Once the binary search tree has been created, its elements can be retrieved in order by recursively traversing the left subtree of the root node, accessing the node itself, then recursively traversing the right subtree of the node, continuing this pattern with each node in the tree as it's recursively accessed. The tree may also be traversed in pre-order or post-order traversals.
def traverse_binary_tree(treenode):
    if treenode is None: return
    left, nodevalue, right = treenode
    traverse_binary_tree(left)
    visit(nodevalue)
    traverse_binary_tree(right)

Traversal requires Ω(n) time, since it must visit every node. This algorithm is also O(n), and so it is asymptotically optimal.

Sort

A binary search tree can be used to implement a simple but efficient sorting algorithm. Similar to heapsort, we insert all the values we wish to sort into a new ordered data structure — in this case a binary search tree — and then traverse it in order, building our result:

def build_binary_tree(values):
    tree = None
    for v in values:
        tree = binary_tree_insert(tree, v)
    return tree
def traverse_binary_tree(treenode):
    if treenode is None: return []
    else:
        left, value, right = treenode
        return (traverse_binary_tree(left), [value], traverse_binary_tree(right))

The worst-case time of build_binary_tree is Theta(n^2) — if you feed it a sorted list of values, it chains them into a linked list with no left subtrees. For example, build_binary_tree([1, 2, 3, 4, 5]) yields the tree (None, 1, (None, 2, (None, 3, (None, 4, (None, 5, None))))).

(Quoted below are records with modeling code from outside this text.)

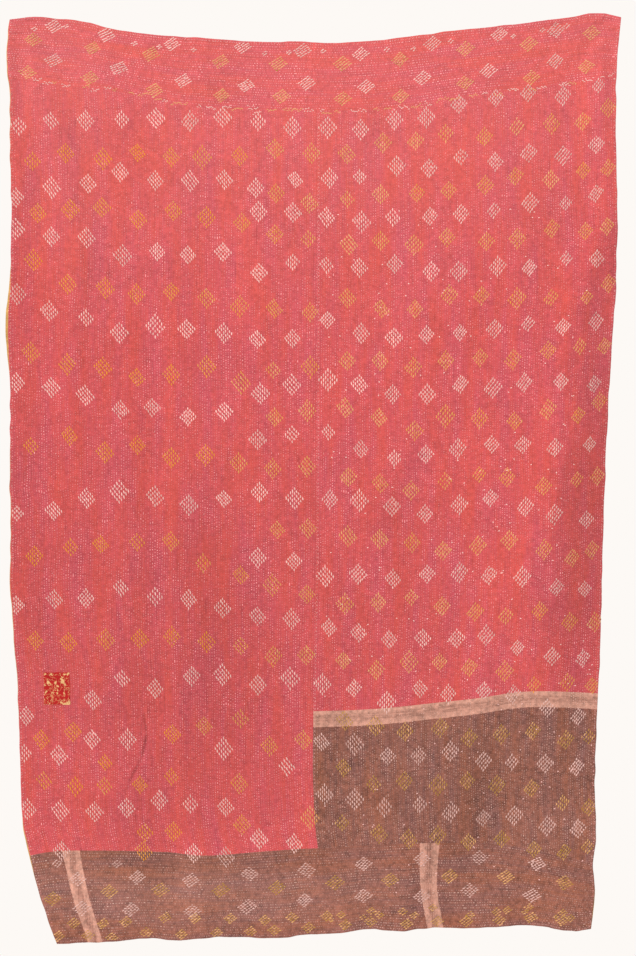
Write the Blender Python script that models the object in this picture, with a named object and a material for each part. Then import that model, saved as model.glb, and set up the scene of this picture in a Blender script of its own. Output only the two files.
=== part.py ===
"""Kantha quilt, hung up by its two top corners.

Run with: blender --background --python part.py

The quilt hangs in the XZ plane with its worked face towards -Y. The origin is the middle of the top
edge, +X is to the right and +Z is up. Two long red panels meet at a seam down the middle, the right one
ends in a brown panel, a red band lies across the head in two lengths and a brown strip across the foot,
a small printed patch mends the left panel, and the lining shows past the left edge.

Every piece is a slice of one net of points. The net runs between the quilt's edges and seams, each point
is set back by the folds, and every second line of the net is raised for the rows of quilting. The net is
then thickened straight back, so that layers on the same stretch of the net stay parallel.
"""

from typing import NamedTuple

import bmesh
import bpy
import numpy as np

MM = 0.001

# Thicknesses, gaps and relief, in millimetres.
CLOTH_THICKNESS = 2.4
LINING_THICKNESS = 1.0
PATCH_THICKNESS = 1.0
GAP = 0.3
RIDGE_HEIGHT = 1.1
BOW_AT_HEAD = 18.0
BOW_AT_FOOT = 6.0
HALF_WIDTH = 700.0
LENGTH = 2110.0
WANDER = 8.0
WANDER_LENGTH = 460.0
WANDER_SHIFT = 2.4

# The net: its columns to each side of the middle seam, and its rows between the lines across the quilt.
SIDE_COLUMNS = 57
COARSE_STEP = 3
BAND_ROWS = 12
UPPER_ROWS = 18
PATCH_ROWS = 1
LOWER_ROWS = 5
STRIP_ROWS = 14
PATCH_COLUMNS = (5, 10)
LINING_COLUMNS = 2

# Lines down the quilt, as (z, x) from the head to the foot, in millimetres.
LEFT_EDGE = (
    (46, -699), (-7, -705), (-138, -699), (-255, -700), (-373, -697), (-504, -698), (-662, -703),
    (-830, -699), (-938, -700), (-1150, -697), (-1242, -698), (-1385, -690), (-1513, -683),
    (-1679, -678), (-1819, -668), (-1870, -656), (-1960, -635), (-2022, -614), (-2072, -596),
)
MIDDLE_SEAM = (
    (-2, -7), (-90, -7), (-133, -6), (-161, 2), (-200, 2.5), (-593, 2), (-1191, 0), (-1541, -6),
    (-1720, -6), (-1819, 0), (-1858, 5), (-1900, 6), (-2054, 5),
)
RIGHT_EDGE = (
    (51, 699), (-21, 692), (-166, 688), (-455, 692), (-570, 692), (-697, 683), (-869, 674),
    (-1053, 669), (-1214, 665), (-1375, 656), (-1513, 646), (-1697, 641), (-1842, 642),
    (-1895, 636), (-1950, 639), (-2038, 631),
)
# How far the lining shows past the left edge, as (z, width).
LINING_LIP = (
    (46, 1.0), (-7, 2.0), (-190, 1.5), (-300, 0.8), (-520, 1.2), (-590, 4.5), (-650, 6.5), (-700, 5.0),
    (-760, 1.2), (-985, 1.5), (-1500, 1.5), (-1780, 1.0), (-1850, 3.5), (-1910, 1.5), (-2072, 1.0),
)

# Lines across the quilt, as (x, z) from left to right, in millimetres.
TOP_EDGE = (
    (-699, 46), (-644, 53), (-596, 51), (-538, 46), (-465, 28), (-398, 18), (-258, 7), (-124, 2),
    (0, 0), (105, 1), (163, 7), (301, 23), (451, 38), (564, 50), (651, 62), (699, 51),
)
BAND_SEAM = (
    (-699, -90), (-587, -106), (-492, -110), (-398, -129), (-334, -143), (-186, -152), (9, -159),
    (163, -152), (306, -133), (398, -120), (515, -110), (610, -92), (690, -87),
)
PATCH_TOP = ((-686, -1449), (-566, -1449), (-7, -1462), (281, -1446), (646, -1423))
BORDER_SEAM = (
    (-683, -1522), (-566, -1523), (-300, -1532), (-7, -1539), (94, -1536), (189, -1530), (281, -1520),
    (375, -1509), (469, -1495), (564, -1493), (646, -1497),
)
STRIP_SEAM = (
    (-656, -1870), (-610, -1861), (-515, -1858), (-352, -1863), (-258, -1872), (-117, -1861),
    (0, -1854), (281, -1842), (423, -1847), (515, -1861), (635, -1888),
)
HEM = (
    (-598, -2072), (-465, -2068), (-384, -2061), (-334, -2068), (-258, -2061), (-124, -2061),
    (9, -2052), (94, -2045), (136, -2040), (189, -2045), (235, -2038), (329, -2038), (469, -2033),
    (531, -2033), (596, -2045), (633, -2038),
)


class Fold(NamedTuple):
    """A soft trough (depth over 0, away from the worked face) or ridge (under 0) along a straight line,
    in millimetres. It reaches out to each side by its widths and dies away at its ends over its fades."""

    name: str
    x_top: float
    z_top: float
    x_low: float
    z_low: float
    left_width: float
    right_width: float
    depth: float
    top_fade: float
    low_fade: float


class Turn(NamedTuple):
    """A side of the quilt turned along a straight line, in millimetres. Past the line, on its left (side
    -1) or right (side 1), the cloth leaves the plane by slope, back if it is over 0, after a soft bend."""

    name: str
    x_top: float
    z_top: float
    x_low: float
    z_low: float
    side: int
    slope: float
    bend: float
    top_fade: float
    low_fade: float


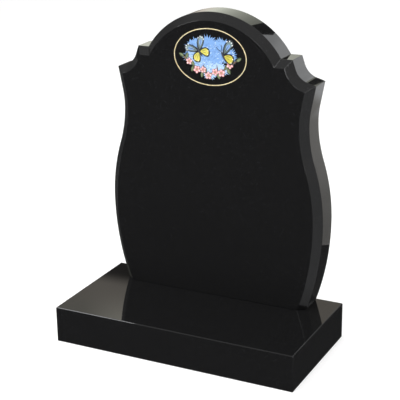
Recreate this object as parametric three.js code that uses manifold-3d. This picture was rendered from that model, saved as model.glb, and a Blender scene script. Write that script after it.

There are several schemes for overcoming this flaw with simple binary trees; the most common is the self-balancing binary search tree. If this same procedure is done using such a tree, the overall worst-case time is O(nlog n), which is asymptotically optimal for a comparison sort. In practice, the poor cache performance and added overhead in time and space for a tree-based sort (particularly for node allocation) make it inferior to other asymptotically optimal sorts such as heapsort for static list sorting. On the other hand, it is one of the most efficient methods of incremental sorting, adding items to a list over time while keeping the list sorted at all times.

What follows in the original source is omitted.